The imperfection blues is that self-defeating feeling that if you can't be perfect then why even try at all? If you were to give them lyrics and sing them over a three-chord progression, they might go something like this:
I got so much stuff to do today. But I can't get past thing one.
Oh lord, I got stuff to do today. And I can't get past thing one.
I done failed at thing number one, so I know I ain't gonna get nothing done.
But today, oddly enough, Habit RPG cured those blues. Temporary cure? Permanent? I don't know and I don't care. It got me through the day.
The cure for the imperfection blues might be lyricized like this:
So sometimes you can't do it all
And that can make you sad.
But I bet you can still do this!
So it ain't all that bad.
This bit of hopeful doggerel, like so many other song lyrics and most Emily Dickinson poems, employs common meter and thus may be sung to the tune of "Amazing Grace." Sorry about that.

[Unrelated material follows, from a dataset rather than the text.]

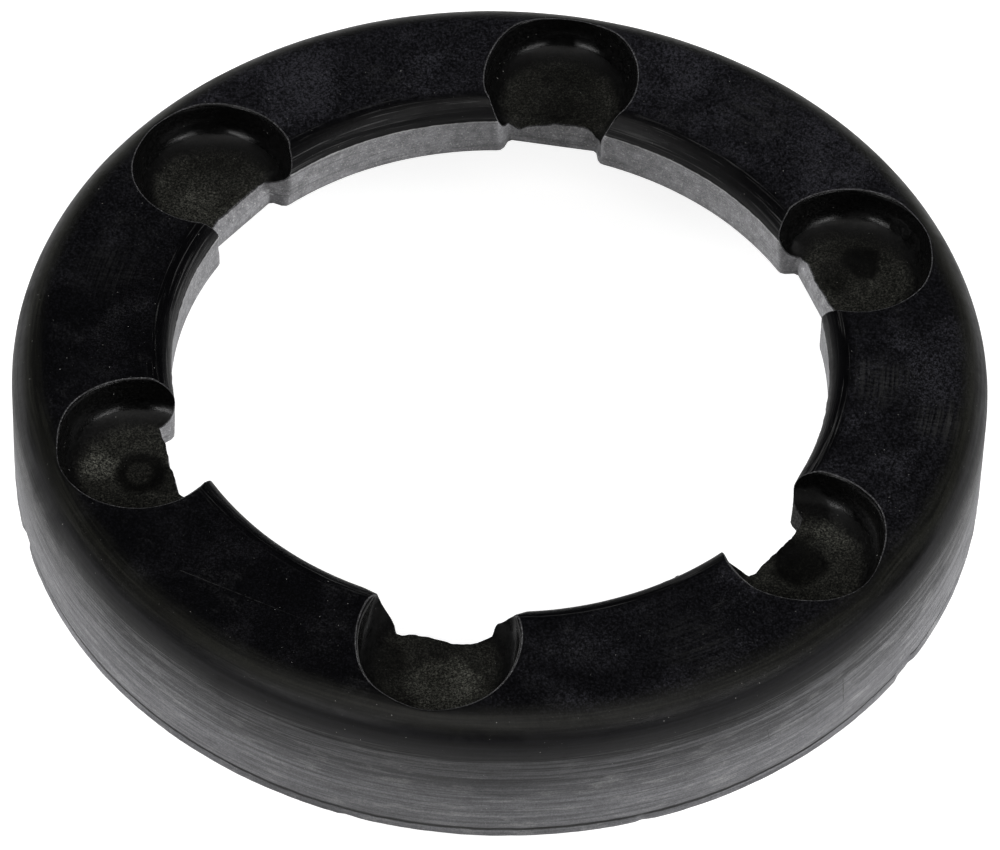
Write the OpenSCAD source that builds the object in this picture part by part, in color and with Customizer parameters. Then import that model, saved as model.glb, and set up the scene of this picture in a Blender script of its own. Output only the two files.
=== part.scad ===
// Coil spring insulator: one moulded rubber ring for the end of a suspension coil spring.
// A flange lies over the end coil and a skirt reaches down round it. Round pockets in the
// top face break through into the bore, and the bore wall between them stands as lands.
// The ring stands on its skirt, +Z up, with the origin on its axis at the foot. Millimetres.

/* [Ring] */
// Radius of the outer wall at the foot
outer_radius = 65; // [63.5:0.5:70]
// Height from the foot to the flat top face
ring_height = 21.5; // [20:0.5:25]
// Lean of the outer wall, inward as it rises, in degrees
wall_draft = 1; // [0.5:0.5:4]
// Radius of the round shoulder between the outer wall and the top face
shoulder_radius = 5.4; // [2:0.2:8]
// Radius of the round along the outer edge of the foot
foot_edge_radius = 0.8; // [0.3:0.1:1.5]

/* [Bore] */
// Radius of the bore at the level of the top face
bore_radius = 43.5; // [42:0.5:45]
// Lean of the bore wall, outward as it falls, in degrees
bore_draft = 2; // [0.5:0.5:4]
// Radius of the round edge between the bore wall and the top face
bore_edge_radius = 3.2; // [1:0.2:4]

/* [Coil seat] */
// Thickness of the flange that lies over the end coil
flange_thickness = 9.4; // [8.4:0.2:12]
// Width of the skirt at the foot
skirt_width = 7.5; // [6:0.5:9]
// Lean of the inner wall of the skirt, outward as it falls, in degrees
seat_draft = 2; // [0.5:0.5:4]
// Radius of the inside corner between flange and skirt
seat_corner_radius = 1.5; // [0.5:0.5:3]
// Radius of the round along the inner edge of the foot
seat_edge_radius = 0.5; // [0.2:0.1:1]

/* [Pockets] */
// Number of pockets round the top face
pocket_count = 6; // [4:1:7]
// Angle of the first pocket from the +X axis, in degrees
pocket_start = 30; // [0:5:60]
// Radius of a pocket at its rim
pocket_radius = 10.8; // [8.8:0.2:11.4]
// Distance by which a pocket breaks through the line of the bore
pocket_breakthrough = 3.8; // [3:0.2:5]
// Depth of a pocket from the top face to its floor
pocket_depth = 6.1; // [5.6:0.1:7]
// Lean of the pocket wall, outward as it rises, in degrees
pocket_draft = 2; // [0.5:0.5:4]
// Radius of the fillet between the wall and the floor of a pocket
pocket_fillet_radius = 4.5; // [2:0.25:4.75]
// Size of the chamfer round the rim of a pocket
rim_chamfer = 0.3; // [0.1:0.1:0.6]
// Radius of the shallow dish in the middle of a pocket floor
dish_radius = 4; // [2:0.5:5]
// Depth of that dish
dish_depth = 0.4; // [0.2:0.1:0.8]

/* [Lands] */
// Depth by which the wall under each pocket is set back from the bore
notch_depth = 2; // [1:0.1:3]
// Width of that set-back flat
notch_width = 12.4; // [8.4:0.4:13.2]
// Radius of the rounded ends of the lands
land_end_radius = 2.5; // [1.5:0.25:3]

/* [Hidden] */
rubber_black = [0.10, 0.10, 0.11];
$fn = 144;
// Reach of a cutting shape past the surface that it cuts
clear = 2;
// Bite of a round into the walls beside it, so that its arc crosses them and doesn't only touch
bite = 0.004;
// Level of the seat that lies on the end coil
seat_level = ring_height - flange_thickness;
// Level of the pocket floors
floor_level = ring_height - pocket_depth;
// Radius at which the pockets are centred
pocket_centre = bore_radius + pocket_radius - pocket_breakthrough;
// Radius of the sphere that presses the dish into a pocket floor
dish_sphere = (pow(dish_radius, 2) + pow(dish_depth, 2)) / (2 * dish_depth);
// Distance from the axis to the flat of a notch
notch_flat = bore_radius + notch_depth;

// Distance from the axis of a straight wall that passes foot_x at level 0 and leans in as it rises
function wall_x(foot_x, lean, level) = foot_x - level * tan(lean);

// Centre of a round between a leaning wall and a level face, on the inner side of the wall (side = -1)
// or on its outer side (side = 1)
function round_centre(foot_x, lean, level, radius, side) =
    [wall_x(foot_x, lean, level) + side * radius / cos(lean), level];

// Waste between a sharp corner and its round. across and up say which way the corner points.
module corner_waste(centre, radius, lean, across, up) {
    wall_point = centre + across * radius * [cos(lean), sin(lean)];
    face_point = centre + [0, up * radius];
    difference() {
        polygon([
            centre,
            face_point,
            face_point + [0, up * clear],
            [wall_point[0] + across * clear, face_point[1] + up * clear],
            wall_point + [across * clear, 0],
            wall_point
        ]);
        translate(centre)
            circle(r = radius + bite);
    }
}

// Section of the ring's outer body, from the axis out, with its shoulder and foot rounds
module body_section() {
    difference() {
        polygon([
            [0, 0],
            [outer_radius, 0],
            [wall_x(outer_radius, wall_draft, ring_height), ring_height],
            [0, ring_height]
        ]);
        corner_waste(
            round_centre(outer_radius, wall_draft, ring_height - shoulder_radius, shoulder_radius, -1),
            shoulder_radius, wall_draft, 1, 1
        );
        corner_waste(
            round_centre(outer_radius, wall_draft, foot_edge_radius, foot_edge_radius, -1),
            foot_edge_radius, wall_draft, 1, -1
        );
    }
}

// Section of the bore, with the round of its upper edge
module bore_section() {
    foot_x = bore_radius + ring_height * tan(bore_draft);
    polygon([
        [0, -clear],
        [wall_x(foot_x, bore_draft, -clear), -clear],
        [wall_x(foot_x, bore_draft, ring_height + clear), ring_height + clear],
        [0, ring_height + clear]
    ]);
    corner_waste(
        round_centre(foot_x, bore_draft, ring_height - bore_edge_radius, bore_edge_radius, 1),
        bore_edge_radius, bore_draft, -1, 1
    );
}

// Section of the recess under the flange, with the round of the skirt's inner foot edge
module seat_section() {
    foot_x = outer_radius - skirt_width;
    difference() {
        polygon([
            [0, -clear],
            [wall_x(foot_x, seat_draft, -clear), -clear],
            [wall_x(foot_x, seat_draft, seat_level), seat_level],
            [0, seat_level]
        ]);
        corner_waste(
            round_centre(foot_x, seat_draft, seat_level - seat_corner_radius, seat_corner_radius, -1),
            seat_corner_radius, seat_draft, 1, 1
        );
    }
    corner_waste(
        round_centre(foot_x, seat_draft, seat_edge_radius, seat_edge_radius, 1),
        seat_edge_radius, seat_draft, -1, -1
    );
}

// One pocket as a solid to cut away, on its own axis: chamfered rim, leaning wall, fillet, dished floor
module pocket_cut() {
    rim_level = ring_height - rim_chamfer;
    foot_x = wall_x(pocket_radius, pocket_draft, rim_level);
    rotate_extrude() {
        difference() {
            polygon([
                [0, floor_level],
                [wall_x(foot_x, -pocket_draft, floor_level), floor_level],
                [pocket_radius, rim_level],
                [pocket_radius + rim_chamfer + clear, ring_height + clear],
                [0, ring_height + clear]
            ]);
            corner_waste(
                round_centre(foot_x, -pocket_draft, floor_level + pocket_fillet_radius, pocket_fillet_radius, -1),
                pocket_fillet_radius, -pocket_draft, 1, -1
            );
        }
        intersection() {
            translate([0, floor_level - dish_depth + dish_sphere])
                circle(r = dish_sphere);
            translate([0, floor_level - clear])
                square([dish_radius + clear, clear + dish_depth]);
        }
    }
}

// Plan of one notch: a flat set back from the bore, with the rounded ends of the two lands beside it
module notch_plan() {
    half_width = notch_width / 2;
    end_y = half_width + land_end_radius;
    end_x = sqrt(pow(bore_radius + land_end_radius, 2) - pow(end_y, 2));
    touch = bore_radius / (bore_radius + land_end_radius) * [end_x, end_y];
    inner_x = touch[0] - clear;
    translate([inner_x, -half_width])
        square([notch_flat - inner_x, notch_width]);
    for (side = [0, 1])
        mirror([0, side])
            difference() {
                polygon([
                    [inner_x, half_width],
                    [end_x, half_width],
                    [end_x, end_y],
                    touch,
                    [inner_x, touch[1]]
                ]);
                translate([end_x, end_y])
                    circle(r = land_end_radius + bite);
            }
}

// One notch as a solid to cut away, through the whole flange
module notch_cut() {
    translate([0, 0, seat_level - clear])
        linear_extrude(flange_thickness + 2 * clear)
            notch_plan();
}

module insulator_ring() {
    color(rubber_black)
        difference() {
            rotate_extrude()
                difference() {
                    body_section();
                    bore_section();
                    seat_section();
                }
            for (i = [0 : pocket_count - 1])
                rotate([0, 0, pocket_start + i * 360 / pocket_count]) {
                    translate([pocket_centre, 0, 0])
                        pocket_cut();
                    notch_cut();
                }
        }
}

insulator_ring();
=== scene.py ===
import math

import bpy
import numpy as np
from mathutils import Matrix, Vector
from mathutils.geometry import delaunay_2d_cdt


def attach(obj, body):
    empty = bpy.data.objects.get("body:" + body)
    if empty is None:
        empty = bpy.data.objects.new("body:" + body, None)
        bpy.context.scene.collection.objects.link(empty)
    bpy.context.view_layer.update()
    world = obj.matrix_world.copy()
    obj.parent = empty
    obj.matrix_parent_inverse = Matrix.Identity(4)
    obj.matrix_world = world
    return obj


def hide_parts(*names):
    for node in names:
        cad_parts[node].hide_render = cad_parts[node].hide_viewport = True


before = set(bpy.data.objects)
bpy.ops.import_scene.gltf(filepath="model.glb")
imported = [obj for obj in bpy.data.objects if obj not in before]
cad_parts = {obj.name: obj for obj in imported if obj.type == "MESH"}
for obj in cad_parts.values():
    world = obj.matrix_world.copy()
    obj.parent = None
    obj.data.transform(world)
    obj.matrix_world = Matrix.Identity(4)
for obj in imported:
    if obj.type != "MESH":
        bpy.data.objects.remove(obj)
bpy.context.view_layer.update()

scene = bpy.context.scene
scene.view_settings.view_transform = "Standard"

# ---------------------------------------------------------------- camera
CAMERA_TARGET = Vector((-0.00038, 0.00431, 0.0))
CAMERA_DISTANCE = 0.81258
CAMERA_ELEVATION = math.radians(49.4514)
CAMERA_AZIMUTH = math.radians(7.7193)
CAMERA_ROLL = math.radians(2.0179)
FOCAL_PIXELS = 6008.2
SENSOR = 36.0


def make_camera():
    away = Vector((
        math.cos(CAMERA_ELEVATION) * math.sin(CAMERA_AZIMUTH),
        -math.cos(CAMERA_ELEVATION) * math.cos(CAMERA_AZIMUTH),
        math.sin(CAMERA_ELEVATION),
    ))
    right = Vector((0, 0, 1)).cross(away).normalized()
    up = away.cross(right).normalized()
    c, s = math.cos(CAMERA_ROLL), math.sin(CAMERA_ROLL)
    right, up = c * right + s * up, c * up - s * right
    data = bpy.data.cameras.new("camera")
    data.sensor_fit = "HORIZONTAL"
    data.sensor_width = SENSOR
    data.lens = SENSOR * FOCAL_PIXELS / 1000
    data.clip_start, data.clip_end = 0.01, 20
    obj = bpy.data.objects.new("camera", data)
    scene.collection.objects.link(obj)
    place = CAMERA_TARGET + CAMERA_DISTANCE * away
    obj.matrix_world = Matrix((
        (right.x, up.x, away.x, place.x),
        (right.y, up.y, away.y, place.y),
        (right.z, up.z, away.z, place.z),
        (0, 0, 0, 1),
    ))
    scene.camera = obj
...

The real-world application of this was to realize I could still do my morning pages even though it was nine o'clock at night. I could still earn the right to check the little checkbox and get rewards for my little 8-bit avatar. And then I could go ahead and submit the phantom phone story to WOMEN DESTROY FANTASY! and check off that box (and get rewarded for it). And then I could check off the "1 hour of writing" sub-item under the "5 hours of writing" daily item and thus minimize the overnight hit point loss.
By rewarding me in-game for doing individual tasks, Habit RPG encourages me to appreciate my accomplishments, however small, and not let the perfect be the enemy of the good. And even though there are days when I can't seem to summon any emotional buy-in for that appreciation, the game mechanic serves as a sort of "fake it 'til you make it" device.
It's really kind of genius, this game.
And now I'm going to check off the "post to 'actually writing blog'" item. Maybe I'll get a random drop! I hope it's cotton candy. My pet wolf cub is hungry!